税のメリットを考慮して、という意味で意思決定するとすればその次の段階。保険料控除で地震保険に入っておこうとか、年金保険もやってみようとか、確定拠出年金で年間27.6万円も落とせる、とかそういうことだ。そこで考える材料が限界税率であり、それが高所得者に有利というなら、それはそのとおり。累進課税を採る日本の所得税の当然の帰結。

 

いま述べて来た各種控除の間に順番の関係はない。総合課税の全体の所得から、全体の控除を差し引くのみであり、高所得者でも限界税率に効く場合もあれば、もっと下の税率の段階に効くところもある。仮に総合課税で1,000万円の収入がある人に、計350万円の控除が適用されるとすれば、それは33%、23%、20%の税率適用の段階のところに順にかかって行く。しかし控除に順番などなく、あえて言えば裁量で決めることができる、保険料控除、確定拠出年金などの控除について、意思決定と税のリターンが紐付きになる。

 

縷々述べたが、ある先生の論考はこんな記述である。

基礎控除とは、所得税の納税者に全員、38万円の所得控除として与えられたものだ」

「直面する所得税の税率が、5%の人は1.9万円、10%の人は3.8万円、20%の人は7.6万円、所得税の負担が軽くなっている」

「同じ38万円の基礎控除なのに、税負担軽減効果は、税率が低い低所得者層には1.9万円、高所得者層には7.6万円以上となっている。それを改めるには」低所得者の控除を増やし、高所得者の控除を減らしたらいい、と説き、累進税率はそのままで控除額を適当に変えて、例えば3.8万円の税負担軽減でみんな同じすることができると。

それならば税額控除のハナシである。基礎控除は所得控除とせずに税額控除にするのか? 揚げ足取りかもしれないが、3.8万円に何の意味があるのか?

 

基礎控除はコントローラブルではないので、個人の意思決定に影響は及ぼせない。決まったとおり税額を求めていくだけのことだ。国が認めるならば認めて、認めないなら認めなければいい。あたかも高所得者がいいとこどりをしているかのように議論を進め、限界税率と絡めて議論をするのはフェアではないだろう。みんな一緒である。
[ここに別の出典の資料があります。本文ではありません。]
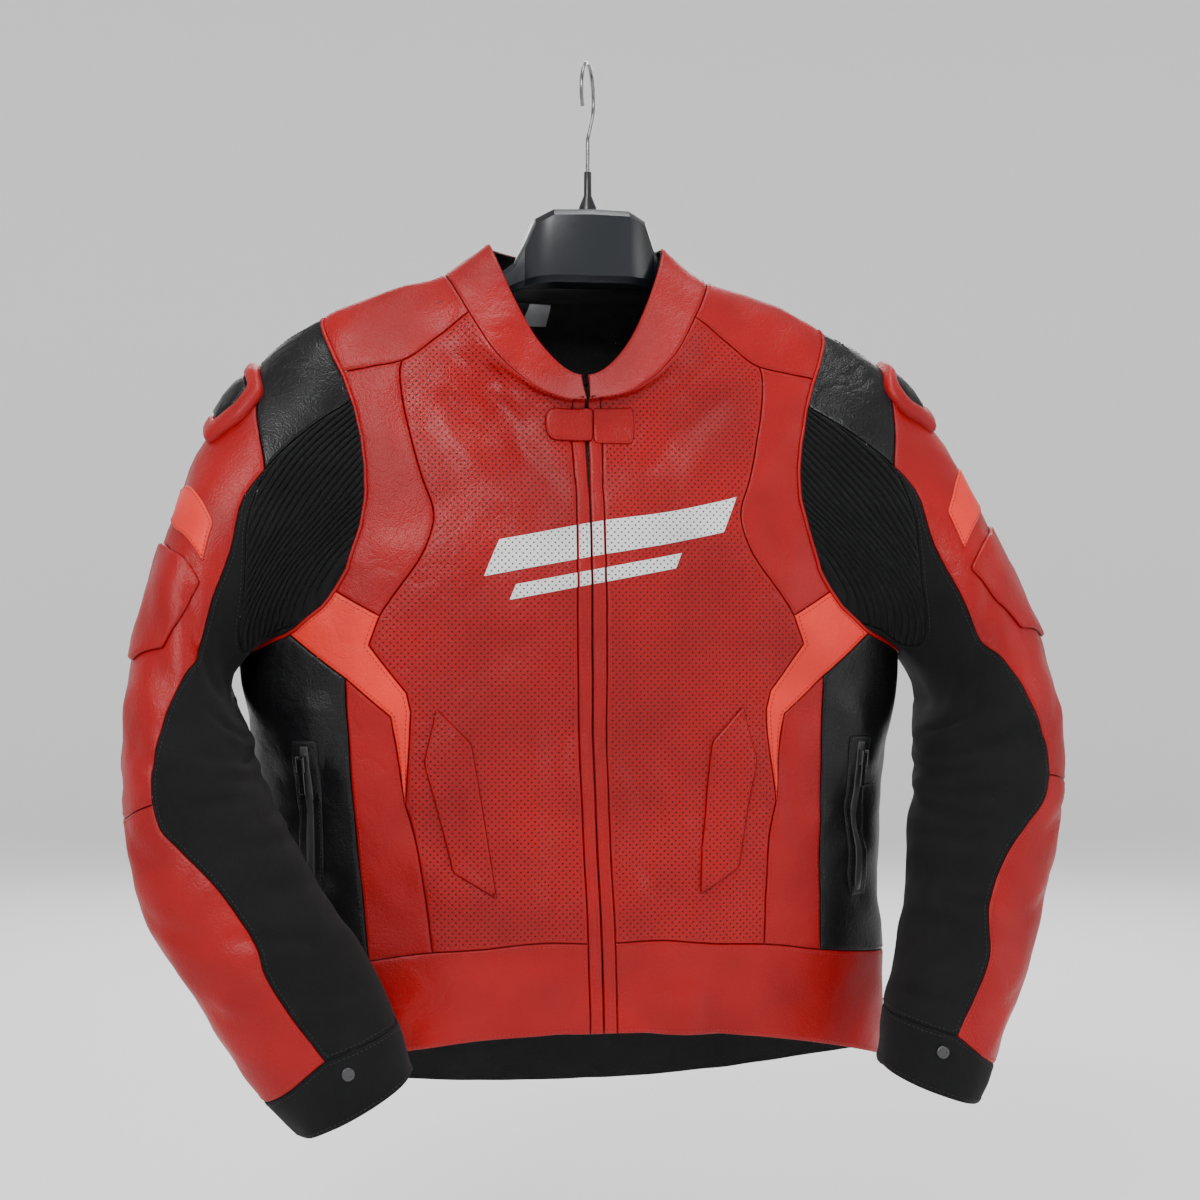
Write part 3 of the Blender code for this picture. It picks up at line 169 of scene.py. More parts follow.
# Small creases in the body, given as the folds are.
BODY_CREASES = (
    ("F", -110, -236, -62, -262, 5, -1.6), ("F", -104, -250, -58, -282, 5, -1.8),
    ("F", -112, -268, -66, -306, 5, -1.5), ("F", -78, -244, -48, -300, 5, -1.4),
    ("F", -60, -300, -24, -345, 6, -1.4), ("F", -128, -286, -96, -330, 6, -1.2),
    ("F", 104, -238, 70, -262, 5, -1.2), ("F", 118, -262, 80, -296, 6, -1.2),
    ("F", 74, -286, 44, -330, 6, -1.2), ("F", -16, -520, -34, -560, 6, -1.4),
    ("F", -14, -590, -40, -640, 7, -1.5), ("F", -70, -610, -30, -660, 6, -1.4),
    ("F", 20, -540, 46, -590, 7, -1.5), ("F", 26, -620, 70, -672, 7, -1.6),
    ("F", 90, -600, 66, -664, 6, -1.2), ("F", -110, -560, -96, -640, 6, -1.2),
    ("F", -150, -520, -142, -600, 6, -1.3), ("F", 148, -520, 158, -610, 6, -1.3),
    ("F", 20, -730, 40, -780, 8, -1.8), ("F", 84, -722, 96, -784, 9, -1.8),
    ("F", -30, -730, -36, -786, 9, -1.6), ("F", -140, -726, -150, -790, 9, -1.4),
    ("F", 200, -580, 226, -620, 8, -2.0), ("F", -196, -560, -226, -600, 8, -2.0),
    ("F", -200, -640, -228, -660, 8, -1.8), ("F", 198, -640, 226, -664, 8, -1.8),
    ("B", -60, -220, 60, -226, 9, -1.8), ("B", -150, -330, -110, -400, 9, -1.8),
    ("B", 150, -330, 110, -400, 9, -1.8), ("B", -120, -600, -20, -640, 10, -2.0),
    ("B", 30, -610, 130, -650, 10, -2.0), ("B", -90, -660, 40, -680, 9, -1.6),
)

# Folds in the sleeves: sleeve, angle and per cent of the length at each end, half
# width in mm, height.
SLEEVE_FOLDS = (
    ("right", 120, 40, 215, 46, 11, -4.0), ("right", 110, 47, 225, 50, 11, -5.0),
    ("right", 120, 55, 215, 54, 11, -4.0), ("right", 60, 22, 130, 28, 14, -3.5),
    ("right", 20, 30, 80, 36, 14, -3.0), ("right", 150, 72, 240, 78, 12, -3.0),
    ("left", 120, 41, 215, 45, 11, -4.0), ("left", 110, 48, 225, 50, 11, -5.0),
    ("left", 120, 56, 215, 55, 11, -4.0), ("left", 70, 24, 130, 30, 14, -3.5),
    ("left", 100, 66, 200, 70, 12, -3.5), ("left", 90, 80, 190, 84, 12, -3.0),
)

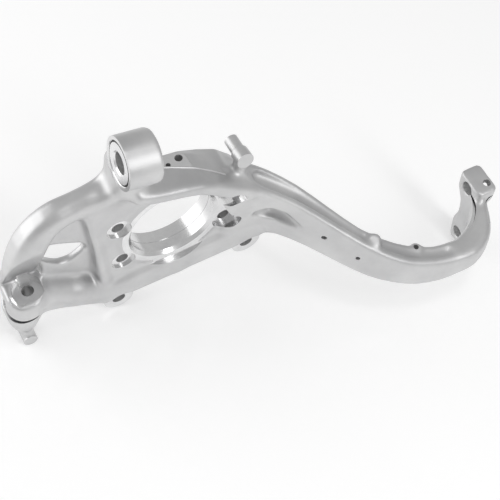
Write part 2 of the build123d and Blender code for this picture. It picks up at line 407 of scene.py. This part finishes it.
def ridge(path, r, segments=10):
    """Thin raised edge on the surface below these points, joined to the forging."""
    me = forging.data
    tree = BVHTree.FromPolygons([v.co for v in me.vertices], [tuple(f.vertices) for f in me.polygons])
    down, up = way(0, -1, 0), way(0, 1, 0)
    hits = [tree.ray_cast(at(*place), down)[0] for place in path]
    spine = [hit for hit in hits if hit is not None]
    rings = []
    for k, centre in enumerate(spine):
        line = (spine[min(k + 1, len(spine) - 1)] - spine[max(k - 1, 0)]).normalized()
        side = line.cross(up).normalized()
        rings.append(circle(centre, side, line.cross(side), r, segments))
    cut(prism(rings, forged), "UNION")


# ---------------------------------------------------------------------------------------
# Machining, feature by feature
# ---------------------------------------------------------------------------------------
def bolt_seat(u, w):
    """Radius and top of a bearing bolt's seat, in mm.

    At the neck's root the seats run a little wider, clear of the soft rim of the blank's own pocket.
    """
    if u < 0:
        return 12.8, 16
    if w < 0:
        return 14.4, 17
    return 13.2, 26


def machine_flange():
    counterbore((0, 0, 0), (0, 0, 12), LAND_R)
    groove_low, groove_high, groove_r = -15.1, -13.9, PILOT_R + 0.5
    bore = [(-70, PILOT_R), (groove_low, PILOT_R), (groove_low, groove_r), (groove_high, groove_r),
            (groove_high, PILOT_R), (-3.5, PILOT_R), (0.2, PILOT_MOUTH_R), (6, PILOT_MOUTH_R)]
    cut(turned([(at(0, 0, t), r) for t, r in bore], 160))
    for u in BOLT_US:
        for w in BOLT_WS:
            hole((u, w, -60), (u, w, 20), BOLT_R)
            seat_r, top = bolt_seat(u, w)
            counterbore((u, w, BOLT_SEAT), (u, w, top), seat_r)


def machine_ears():
    for u in EAR_US:
        hole((u, EAR_W, -60), (u, EAR_W, 20), EAR_R)
        counterbore((u, EAR_W, EAR_FACE), (u, EAR_W, 14), EAR_FACE_R)


def machine_boss():
    counterbore(boss(0), boss(18), BOSS_R + 2)
    bore = [(-42, BUSH_SEAT_R), (-0.8, BUSH_SEAT_R), (0.2, BUSH_MOUTH_R), (6, BUSH_MOUTH_R)]
    cut(turned([(at(*boss(along)), r) for along, r in bore]))


def machine_plate():
    """The upper beam's milled plate, with a thin ridge along its inboard side."""
    outline = [(-8, -42), (-8, -10.5), (15, -4.5), (27, -1.5), (54, 4.5), (60, -4), (58, -28), (40, -42)]
    cut(prism([[at(u, w, t) for u, t in outline] for w in (PLATE_W, 96)]))
    ridge([(u, 100, -9.6 + (u + 9) * 0.245) for u in range(-6, 55, 4)], 1.3)


def add_stub_and_peg():
    join((STUB_U, STUB_W, -22), (STUB_U, STUB_W, 6), STUB_R)
    join((PEG_U, PEG_W - 1, -22), (PEG_U, PEG_W, 6), PEG_R)
    join((PEG_U, PEG_W, -4), (PEG_U, PEG_W + 2, 9), PEG_COLLAR_R)


def machine_lug():
    """Ball joint bore, slit, and the pinch bolt's hole below its milled seat."""
    seat_w = -20
    hole((-230, STUD_W, STUD_T), (-140, STUD_W, STUD_T), STUD_R)
    cut(box((-205, STUD_W - 3, STUD_T), (-147, STUD_W + 3, 35)))
    counterbore((PINCH_U, seat_w, PINCH_T), (PINCH_U, -8, PINCH_T), PINCH_SEAT_R)
    seat_us = (-PINCH_SEAT_R, PINCH_SEAT_R)
    cut(slab((PINCH_U, seat_w, PINCH_T), (1, 0, 0), (0, 1, 0), seat_us, (0, 12), (0, 40)))
    cut(slab((PINCH_U, -9, -21), (1, 0, 0), (0, 0.933, 0.36), (-20, 20), (0, 62), (0, 40)))
    hole((PINCH_U, -120, PINCH_T), (PINCH_U, seat_w + 2, PINCH_T), PINCH_R)


def machine_head():
    for u, w, t in LINKS:
        hole((u - LINK_REACH, w, t), (u + LINK_REACH, w, t), LINK_R)
        cut(box((u - LINK_REACH, w - LINK_SLIT, t), (u + LINK_REACH, w + LINK_SLIT, t + 50)))
    hole((361, -85, 53), (355, -215, 64), 4.5)


def drill_small_holes():
    """Two clip holes in the neck, two holes in the plate and one in the neck's pad."""
    into = Vector((11, 0, -26)).normalized()
    for mouth, r in (((144.4, -51.7, 56.9), 3.0), ((172.9, -77.2, 82.5), 2.5)):
        hole(tuple(Vector(mouth) + into * 13), tuple(Vector(mouth) - into * 8), r, 32)
    for u, w, t, r in ((4.5, 82, -15, 2.5), (17, 80, -18, 4.0)):
        hole((u, w - 14, t), (u, w + 10, t), r, 32)
    hole((242, -105, 91.5), (242, -80, 92.5), 3.0, 32)


machine_flange()
machine_ears()
machine_boss()
machine_plate()
add_stub_and_peg()
machine_lug()
machine_head()
drill_small_holes()

me = forging.data
me.polygons.foreach_set("use_smooth", [True] * len(me.polygons))
me.set_sharp_from_angle(angle=math.radians(34))
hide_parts("knuckle")
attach(forging, "root")


# ---------------------------------------------------------------------------------------
# The pressed steel bush, turned
# ---------------------------------------------------------------------------------------
def turned_bush(segments=96):
    """Ring about the boss's axis, through (place on the axis, radius) points."""
    profile = [(-0.4, 12.3), (-0.4, 19.9), (-1.9, 21.45), (-32.6, 21.45), (-33.4, 20.6), (-33.4, 12.0),
               (-32.2, 10.8), (-1.9, 10.8)]
    chamfer_band, bore_band = 1, 6
    side = BOSS_AXIS.orthogonal().normalized()
    other = BOSS_AXIS.cross(side)
    verts = []
    for along, r in profile:
        verts += [at(*v) for v in circle(BOSS + BOSS_AXIS * along, side, other, r, segments, 1)]
    faces = []
    for k in range(len(profile)):
        here, there = k * segments, (k + 1) % len(profile) * segments
        faces += [[here + i, there + i, there + (i + 1) % segments, here + (i + 1) % segments]
                  for i in range(segments)]
    made = bpy.data.meshes.new("bush_turned")
    made.from_pydata(verts, [], faces)
    for m in (steel, bored, painted_gap_shade):
        made.materials.append(m)
    # The bush's outer chamfer band takes the near-black painted gap shade; its bore takes the drilled finish.
    for i, face in enumerate(made.polygons):
        face.use_smooth = True
        face.material_index = {chamfer_band: 2, bore_band: 1}.get(i // segments, 0)
    made.set_sharp_from_angle(angle=math.radians(30))
    return made


bush = bpy.data.objects.new("bush_turned", turned_bush())
bpy.context.scene.collection.objects.link(bush)
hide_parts("bush")
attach(bush, "root")

# ---------------------------------------------------------------------------------------
# Floor and light
# ---------------------------------------------------------------------------------------
FLOOR_HALF = 6
ground = min(v.co.z for v in node.data.vertices)
white, floor_nodes, _ = material("floor")
shader = floor_nodes["Principled BSDF"]
shader.inputs["Base Color"].default_value = (0.93, 0.93, 0.93, 1)
shader.inputs["Roughness"].default_value = 0.22
shader.inputs["Emission Color"].default_value = (1, 1, 1, 1)
shader.inputs["Emission Strength"].default_value = 0.25
floor_mesh = bpy.data.meshes.new("floor")
floor_corners = [(x * FLOOR_HALF, y * FLOOR_HALF, ground) for x, y in ((-1, -1), (1, -1), (1, 1), (-1, 1))]
floor_mesh.from_pydata(floor_corners, [], [(0, 1, 2, 3)])
floor_mesh.materials.append(white)
floor = bpy.data.objects.new("floor", floor_mesh)
bpy.context.scene.collection.objects.link(floor)

centre = at(90, -20, 30)


def softbox(name, direction, away, size, power, size_y=None):
    """Area light: direction is in the picture's own right, up and towards-the-viewer."""
    d = (CAM_RIGHT * direction[0] + CAM_UP * direction[1] + CAM_BACK * direction[2]).normalized()
    lamp = bpy.data.lights.new(name, "AREA")
    lamp.shape = "RECTANGLE"
    lamp.size, lamp.size_y, lamp.energy = size, size_y or size, power
    o = bpy.data.objects.new(name, lamp)
    o.location = centre + d * away
    o.rotation_mode = "QUATERNION"
    o.rotation_quaternion = d.to_track_quat("Z", "Y")
    bpy.context.scene.collection.objects.link(o)


softbox("left", (-0.95, 0.25, 0.2), 1.5, 1.4, 9)
softbox("right_front", (0.66, -0.1, 0.72), 1.7, 0.35, 6, 1.3)
softbox("overhead", (0.25, 0.5, 0.85), 2.2, 0.5, 4)

world = bpy.data.worlds.new("studio")
bpy.context.scene.world = world
world.use_nodes = True
world.node_tree.nodes["Background"].inputs["Color"].default_value = (1, 1, 1, 1)
world.node_tree.nodes["Background"].inputs["Strength"].default_value = 0.55
bpy.context.scene.view_settings.view_transform = "Standard"
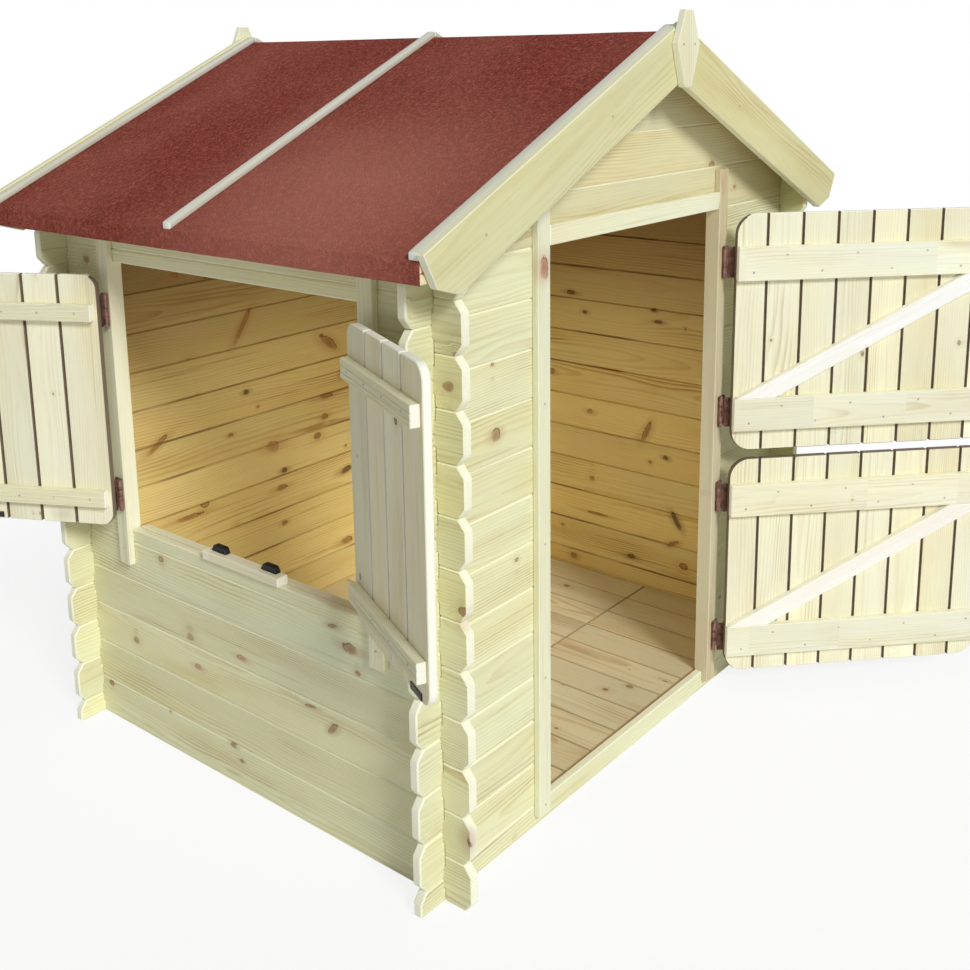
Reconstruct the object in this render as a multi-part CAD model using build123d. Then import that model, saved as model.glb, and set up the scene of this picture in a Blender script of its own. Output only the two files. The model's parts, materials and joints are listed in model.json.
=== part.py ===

民間保険料を支払う余力のない人は不利だ、というならそれを保険会社に納得させて保険料控除をなくせばいい。確定拠出年金然り。老後資金は自力で確保という政策をもう進めなくてもいいなら、厳しく入り口で課税したらいい。

 

年収2,500万円を超える人は基礎控除すら減らす、という議論が出ている。基礎控除に差をつける、という議論である。同じ人間として大金持ちも清貧の民も、生きるための最低のコストはそう変わらないと思う。稼ぎの多寡はひとによっていろいろある。けど健康で文化的な、憲法が保障する最低限度の生活を営むための経費くらいは、だれでも同じように引いて、そこから課税を決めたらいいのではないか

基礎控除を人によって変えるのは、大げさに言えば、法の下の平等に背いていないか。所得の高い人にも、低い人にも、どちらにも差別的な政策に思える。

 

なんか、自分が古いからかもしれないが、加藤寛さんとか、石先生ならこんな議論するかなあ。現時点の一断面だけ切り取って、その是正を図るような税制変更は大きな間違いを引き起こすと思う。その人の人生を振り返って個々人が納得できる仕組みにしないと、ホントにおかしなことになると懸念している。